Dejó en buenas manos la obra que ya había comenzado y partió audazmente hacia las Molucas, las islas más lejanas del archipiélago indonesio. Para esta gente no había horizontes, iban más allá... ¡Qué valor tenían estos santos misioneros! Incluso los de ahora, aunque no vayan en barco durante tres meses, van en avión durante 24 horas, pero allí es lo mismo. Hay que llegar allí, y recorrer muchos kilómetros, adentrarse en los bosques.
Y Javier, en las Molucas, pone el catecismo en verso en la lengua local y enseña a la gente a cantar el catecismo, porque lo aprenden mejor cantando. Por sus cartas comprendemos cuáles son sus sentimientos. Escribe: "Los peligros y los sufrimientos, aceptados voluntaria y únicamente por amor y servicio a Dios nuestro Señor, son tesoros ricos en grandes consuelos espirituales. Aquí, en pocos años, uno podría perder los ojos de tantas lágrimas de alegría" (20 de enero de 1548). Lloraba de alegría viendo la obra del Señor.
Un día, en la India, conoció a un japonés, que le habló de su lejano país, donde ningún misionero europeo se había aventurado todavía. Y Francisco Javier tuvo la inquietud del apóstol, de ir más lejos, y decidió partir cuanto antes, y llegó allí después de un aventurado viaje en el junco de un chino. Los tres años en Japón son muy duros, por el clima, la oposición y el desconocimiento de la lengua, pero incluso aquí las semillas plantadas darán grandes frutos.

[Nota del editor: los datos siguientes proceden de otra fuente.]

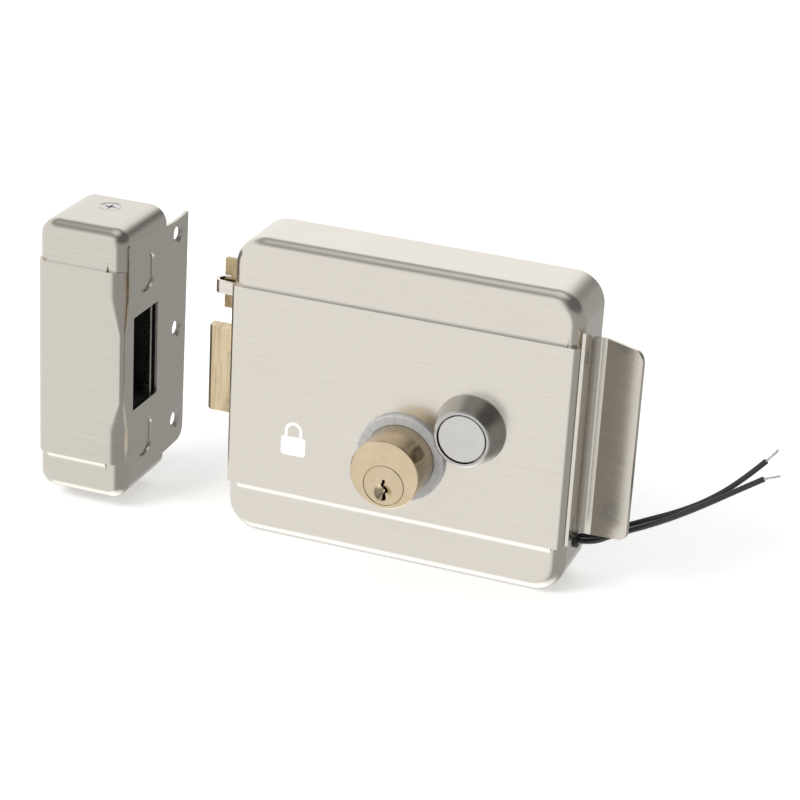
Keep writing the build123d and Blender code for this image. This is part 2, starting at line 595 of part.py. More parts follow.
with BuildPart() as lever:
    with BuildSketch(Plane.XZ.offset(LEVER_NEAR)):
        with Locations((LEVER_X, LEVER_Z)):
            Circle(4.0)
        with BuildLine():
            Polyline((LEVER_X - 2.6, LEVER_Z), (groove_x - 1.4, COIL_Z - 1.0),
                     (groove_x + 1.4, COIL_Z - 0.5), (LEVER_X + 2.6, LEVER_Z),
                     (LEVER_X - 2.6, LEVER_Z))
        make_face()
        with BuildLine():
            Polyline((LEVER_X - 2.0, LEVER_Z - 2.0), (LEVER_X + 2.8, LEVER_Z + 1.0),
                     (BUTTON_X - 1.8, BUTTON_Z + 1.5), (BUTTON_X - 5.0, BUTTON_Z - 0.2),
                     (LEVER_X - 2.0, LEVER_Z - 2.0))
        make_face()
        with Locations((groove_x, COIL_Z - 0.6)):
            Circle(1.9)
        with Locations((LEVER_X, LEVER_Z)):
            Circle(2.05, mode=Mode.SUBTRACT)
    extrude(amount=LEVER_FAR - LEVER_NEAR)
write(lever, "release_lever")

with BuildPart() as lever_pivot:
    disc(LEVER_X, LEVER_Z, 3.0, PLATE_T, LEVER_NEAR - GAP)
    disc(LEVER_X, LEVER_Z, 2.0, LEVER_NEAR - GAP, LEVER_FAR + GAP)
    disc(LEVER_X, LEVER_Z, 3.4, LEVER_FAR + GAP, LEVER_FAR + GAP + 0.9)
write(lever_pivot, "lever_pivot")


# ---------------------------------------------------------------- terminals and lead
with BuildPart() as terminal_block:
    block(30.0, 46.0, PLATE_T, 13.0, EXIT_Z - 6, EXIT_Z + 6)
    for height in (EXIT_Z - 3, EXIT_Z + 3):
        disc(38.0, height, 1.8, 8.0, 14.0, Mode.SUBTRACT)
        bar(40.5, 47.0, EXIT_DEPTH, height, 1.25, Mode.SUBTRACT)
    chamfer(terminal_block.edges().filter_by(Axis.Z).group_by(Axis.Y)[0], 0.8)
write(terminal_block, "terminal_block")

with BuildPart() as terminal_screws:
    for height in (EXIT_Z - 3, EXIT_Z + 3):
        disc(38.0, height, 1.7, 8.2, 12.4)
        block(36.0, 40.0, 11.8, 13.0, height - 0.3, height + 0.3, Mode.SUBTRACT)
write(terminal_screws, "terminal_screws")

wire_starts = ((-8.7, EXIT_Z + 0.5), (-11.1, EXIT_Z - 0.5))
with BuildPart() as wire_grommet:
    bar(CASE_SIDE - 2.4, CASE_SIDE - SHEET - 0.05, EXIT_DEPTH, EXIT_Z, GROMMET_R + 0.9)
    bar(CASE_SIDE - 1.4, CASE_SIDE + 0.2, EXIT_DEPTH, EXIT_Z, GROMMET_R - 0.1)
    bar(CASE_SIDE + 0.05, CASE_SIDE + 0.9, EXIT_DEPTH, EXIT_Z, GROMMET_R + 0.5)
    for y, z in wire_starts:
        bar(CASE_SIDE - 3, CASE_SIDE + 2, -y, z, WIRE_R + 0.02, Mode.SUBTRACT)
write(wire_grommet, "wire_grommet")

with BuildPart() as inner_leads:
    for (y, z), way in zip(wire_starts, (1, -1)):
        seat_z = EXIT_Z + way * 3
        with BuildLine() as lead:
            FilletPolyline((42.0, -EXIT_DEPTH, seat_z), (49.5, -EXIT_DEPTH, seat_z), (54.0, y, z),
                           (CASE_SIDE - 2.1, y, z), radius=3.0)
        with BuildSketch(Plane(origin=(42.0, -EXIT_DEPTH, seat_z), z_dir=(1, 0, 0))):
            Circle(WIRE_R)
        sweep(path=lead.line)
write(inner_leads, "inner_leads")

wire_routes = {
    "wire_rear": [(CASE_SIDE - 2.0, -8.7, EXIT_Z + 0.5), (68.5, -8.7, EXIT_Z + 0.5), (76.5, -8.7, -32.9),
                  (86.0, -8.7, -27.9), (96.5, -8.6, -22.6), (107.0, -8.6, -15.9), (117.4, -8.7, -6.6),
                  (125.4, -8.8, 3.0)],
    "wire_front": [(CASE_SIDE - 2.0, -11.1, EXIT_Z - 0.5), (68.5, -11.1, EXIT_Z - 0.5), (77.0, -11.1, -34.0),
                   (87.0, -11.1, -28.9), (97.0, -11.2, -23.0), (107.5, -11.2, -15.8), (117.0, -11.2, -8.8),
                   (125.8, -11.2, -2.5)],
}
core_ends = {"wire_rear": (129.2, -8.8, 8.0), "wire_front": (131.4, -11.2, -0.2)}


def corner_radii(points):
    """Arc radii for a route: 0.45 of the shorter run over the tangent of half the turn."""
    radii = []
    for before, here, after in zip(points, points[1:], points[2:]):
        run_in = Vector(here) - Vector(before)
        run_out = Vector(after) - Vector(here)
        half_turn = math.radians(run_in.get_angle(run_out)) / 2
        radii.append(0.45 * min(run_in.length, run_out.length) / math.tan(half_turn))
    return radii


for wire_name, points in wire_routes.items():
    radii = corner_radii(points)
    with BuildPart() as wire:
        with BuildLine() as route:
            FilletPolyline(*points, radius=radii)
        with BuildSketch(Plane(origin=points[0], z_dir=Vector(points[1]) - Vector(points[0]))):
            Circle(WIRE_R)
        sweep()
    expected = math.pi * WIRE_R**2 * route.wires()[0].length
    print(wire_name, "radii", [round(r, 1) for r in radii], "length", round(route.wires()[0].length, 2),
          "volume", round(wire.part.volume, 2), "expected", round(expected, 2))
    write(wire, wire_name)

with BuildPart() as wire_cores:
    for wire_name, points in wire_routes.items():
        end = Vector(core_ends[wire_name])
        start = Vector(points[-1]) + (end - Vector(points[-1])).normalized() * 0.3
        with BuildSketch(Plane(origin=start, z_dir=end - start)):
            Circle(CORE_R)
        extrude(amount=(end - start).length)
write(wire_cores, "wire_cores")


# ---------------------------------------------------------------- strike box
def strike_panel(left_edge, levels, inset):
    """The raised panel: the box's front corner is wide at its ends and tight beside the slot."""
    with BuildPart() as slab:
        for height, radius in levels:
            with BuildSketch(Plane.XY.offset(height)):
                with BuildLine():
                    right = STRIKE_RIGHT - inset
                    front = -STRIKE_PANEL + inset
                    left = left_edge + inset
                    rounding = STRIKE_ROUND - inset
                    Line((left, -18.0), (left, front + rounding))
                    RadiusArc((left, front + rounding), (left + rounding, front), -rounding)
                    Line((left + rounding, front), (right - radius, front))
                    RadiusArc((right - radius, front), (right, front + radius), -radius)
                    Line((right, front + radius), (right, -18.0))
                    Line((right, -18.0), (left, -18.0))
                make_face()
        loft(ruled=True)
    return slab.part


def strike_block(inset, levels):
    with BuildPart() as housing:
        with BuildSketch(Plane.XZ):
            with Locations((STRIKE_X, 0)):
                RectangleRounded(STRIKE_W - 2 * inset, STRIKE_H - 2 * inset, STRIKE_CORNER - inset)
        extrude(amount=STRIKE_BAND - inset)
        fillet(housing.edges().group_by(Axis.Y)[0], STRIKE_EDGE - inset)
    panel = strike_panel(STRIKE_LEFT, levels, inset)
    with BuildPart() as joined:
        add(housing.part)
        add(panel)
    return joined.part


outer_levels = ((STRIKE_BOTTOM, WIDE_EDGE), (-23.0, WIDE_EDGE), (-16.0, 3.6), (-12.5, NARROW_EDGE),
                (14.0, NARROW_EDGE), (22.0, 4.6), (27.5, WIDE_EDGE), (STRIKE_TOP, WIDE_EDGE))
inner_levels = ((STRIKE_BOTTOM + SHEET, WIDE_EDGE - SHEET), (STRIKE_TOP - SHEET, WIDE_EDGE - SHEET))
strike_outer = strike_block(0, outer_levels)
strike_inner = strike_block(SHEET, inner_levels)

with BuildPart() as strike_shell:
    add(strike_outer)
    for level, way in ((STRIKE_TOP, 1), (STRIKE_BOTTOM, -1)):
        with BuildSketch(Plane.YZ.offset(STRIKE_LEFT + 4.5)):
            with BuildLine():
                foot = (-STRIKE_BAND, level + way * COVE)
                ridge = (-STRIKE_PANEL, level)
                TangentArc(foot, ridge, tangent=(0, -way))
                Polyline(ridge, (-STRIKE_BAND + SHEET, level), (-STRIKE_BAND + SHEET, foot[1]), foot)
            make_face()
        extrude(amount=STRIKE_W - 4.5 - WIDE_EDGE - 0.5)
    # mounting flange in one piece with the slotted side wall
    with BuildSketch(Plane.YZ.offset(STRIKE_RIGHT - SHEET)):
        with BuildLine():
            Line((-2.0, FLANGE_HALF), (1.5, FLANGE_HALF - 0.3))
            ThreePointArc((1.5, FLANGE_HALF - 0.3), (11.0, FLANGE_HALF - 0.6), (FLANGE_BACK, FLANGE_HALF))
            Line((FLANGE_BACK, FLANGE_HALF), (FLANGE_BACK - 1.5, -FLANGE_HALF + 5))
            RadiusArc((FLANGE_BACK - 1.5, -FLANGE_HALF + 5), (FLANGE_BACK - 6.5, -FLANGE_HALF), 5.0)
            Line((FLANGE_BACK - 6.5, -FLANGE_HALF), (-2.0, -FLANGE_HALF - 0.5))
            Line((-2.0, -FLANGE_HALF - 0.5), (-2.0, FLANGE_HALF))
        make_face()
    extrude(amount=SHEET)
    add(strike_inner, mode=Mode.SUBTRACT)
    block(STRIKE_RIGHT - 3, STRIKE_RIGHT + 1, SLOT_NEAR, SLOT_FAR, -SLOT_HALF, SLOT_HALF, Mode.SUBTRACT)
    # pressed ovals above and below the slot
    for way in (1, -1):
        with BuildSketch(Plane.YZ.offset(STRIKE_RIGHT - SHEET - 0.8)):
            with Locations((-DIMPLE_DEPTH, way * DIMPLE_Z)):
                RectangleRounded(13.0, 15.0, 5.0)
        extrude(amount=1.0)
        with BuildSketch(Plane.YZ.offset(STRIKE_RIGHT - 0.8)):
            with Locations((-DIMPLE_DEPTH, way * DIMPLE_Z)):
                RectangleRounded(11.4, 13.4, 4.2)
        extrude(amount=1.0, taper=-20, mode=Mode.SUBTRACT)
    with Locations(Plane.YZ.offset(STRIKE_RIGHT)):
        with Locations((FLANGE_HOLE_Y, FLANGE_HOLE_Z)):
            with GridLocations(1, FLANGE_HOLE_PITCH, 1, 3):
                CounterSinkHole(FLANGE_HOLE_R, FLANGE_SINK_R, depth=SHEET + 1, counter_sink_angle=110)
    for way in (1, -1):
        post(TOP_SCREW_X, TOP_SCREW_DEPTH, way * (STRIKE_H / 2 - 2), way * (STRIKE_H / 2 + 1), 1.8,
             Mode.SUBTRACT)
        with Locations((TOP_SCREW_X, -TOP_SCREW_DEPTH, way * (STRIKE_H / 2 - 0.45))):
            Cone(3.3 - 0.9 * way, 3.3 + 0.9 * way, 0.9, mode=Mode.SUBTRACT)
write(strike_shell, "strike_shell")

with BuildPart() as strike_plate:
    low = STRIKE_H / 2 - SHEET - GAP
    with BuildSketch(Plane.XZ):
        with Locations((STRIKE_X, 0)):
            RectangleRounded(STRIKE_W - 2 * SHEET - 2 * GAP, 2 * low, STRIKE_CORNER - SHEET - GAP)
        with Locations((STRIKE_X - 4, 32), (STRIKE_X - 4, -32)):
            Circle(2.4, mode=Mode.SUBTRACT)
    extrude(amount=PLATE_T)
    for way in (1, -1):
        block(TOP_SCREW_X - 5, TOP_SCREW_X + 5, 0, TOP_SCREW_DEPTH + 5, way * low, way * (low - 2))
        post(TOP_SCREW_X, TOP_SCREW_DEPTH, way * (low - 3), way * (low + 1), 1.5, Mode.SUBTRACT)
write(strike_plate, "strike_plate")

with BuildPart() as strike_screws:
    for way in (1, -1):
        with Locations((TOP_SCREW_X, -TOP_SCREW_DEPTH, way * (STRIKE_H / 2 - 0.5))):
            Cone(3.6 if way < 0 else 2.1, 2.1 if way < 0 else 3.6, 0.7)
        post(TOP_SCREW_X, TOP_SCREW_DEPTH, way * (STRIKE_H / 2 - 6), way * (STRIKE_H / 2 - 0.6), 1.45)
        for turn in (0, 90):
            with Locations((TOP_SCREW_X, -TOP_SCREW_DEPTH, way * (STRIKE_H / 2 - 0.3))):
                Box(4.2, 0.8, 0.8, rotation=(0, 0, turn), mode=Mode.SUBTRACT)
write(strike_screws, "strike_screws")

with BuildPart() as strike_keeper:
    wall = STRIKE_RIGHT - SHEET - GAP
    pocket = 20.0
    block(wall - pocket, wall, SLOT_NEAR - 3.5, SLOT_FAR + 2.0, -SLOT_HALF - 2.0, SLOT_HALF + 2.0)
    block(wall - pocket + 1.5, wall + 1, SLOT_NEAR - 2.0, SLOT_FAR + 0.5,
          -SLOT_HALF - 0.5, SLOT_HALF + 0.5, Mode.SUBTRACT)
write(strike_keeper, "strike_keeper")

with BuildPart() as keeper_bar:
    block(wall - 2.2, wall, SLOT_NEAR + 1.6, SLOT_NEAR + 2.8, -SLOT_HALF - 0.3, SLOT_HALF + 0.3)
write(keeper_bar, "keeper_bar")
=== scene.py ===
import math

import bpy
from mathutils import Matrix, Vector


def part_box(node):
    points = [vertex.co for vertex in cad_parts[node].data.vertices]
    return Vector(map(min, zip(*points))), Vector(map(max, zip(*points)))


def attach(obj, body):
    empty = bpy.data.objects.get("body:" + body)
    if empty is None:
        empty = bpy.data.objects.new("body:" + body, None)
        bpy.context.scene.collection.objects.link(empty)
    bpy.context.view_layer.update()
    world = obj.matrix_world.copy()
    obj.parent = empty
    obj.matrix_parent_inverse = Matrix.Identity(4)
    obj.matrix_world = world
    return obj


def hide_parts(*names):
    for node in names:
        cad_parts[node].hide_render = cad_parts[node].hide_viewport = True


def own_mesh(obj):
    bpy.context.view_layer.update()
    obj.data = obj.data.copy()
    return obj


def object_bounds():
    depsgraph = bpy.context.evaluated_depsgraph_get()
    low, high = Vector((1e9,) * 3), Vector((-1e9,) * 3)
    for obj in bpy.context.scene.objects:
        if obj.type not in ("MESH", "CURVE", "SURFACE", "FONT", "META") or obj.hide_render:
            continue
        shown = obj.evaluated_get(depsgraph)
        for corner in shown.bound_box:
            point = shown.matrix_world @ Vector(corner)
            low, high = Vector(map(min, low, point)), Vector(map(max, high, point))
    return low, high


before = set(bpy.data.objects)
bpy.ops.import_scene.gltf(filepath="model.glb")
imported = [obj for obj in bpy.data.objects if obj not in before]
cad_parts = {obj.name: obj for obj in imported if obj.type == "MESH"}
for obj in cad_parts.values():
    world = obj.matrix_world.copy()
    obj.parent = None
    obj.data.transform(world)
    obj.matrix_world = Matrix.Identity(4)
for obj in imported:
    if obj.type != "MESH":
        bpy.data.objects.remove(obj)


def bounds_list():
    low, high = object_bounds()
    return [[float(v) for v in low], [float(v) for v in high]]


size_before = bounds_list()
scene = bpy.context.scene
scene.view_settings.view_transform = "Standard"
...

Qué gran soñador, Javier. Se dio cuenta en Japón de que el país decisivo para la misión en Asia era otro: China. Con su cultura, su historia, su grandeza, ejercía un dominio de hecho sobre esa parte del mundo. Incluso hoy, China es de hecho un polo cultural, con una gran historia, una hermosa historia. Así que regresa a Goa y poco después se embarca de nuevo, con la esperanza de entrar en China. Pero su plan fracasa: muere a las puertas de China, en una isla, la pequeña isla de Sancian, frente a la costa china, esperando en vano desembarcar en tierra firme, cerca de Cantón.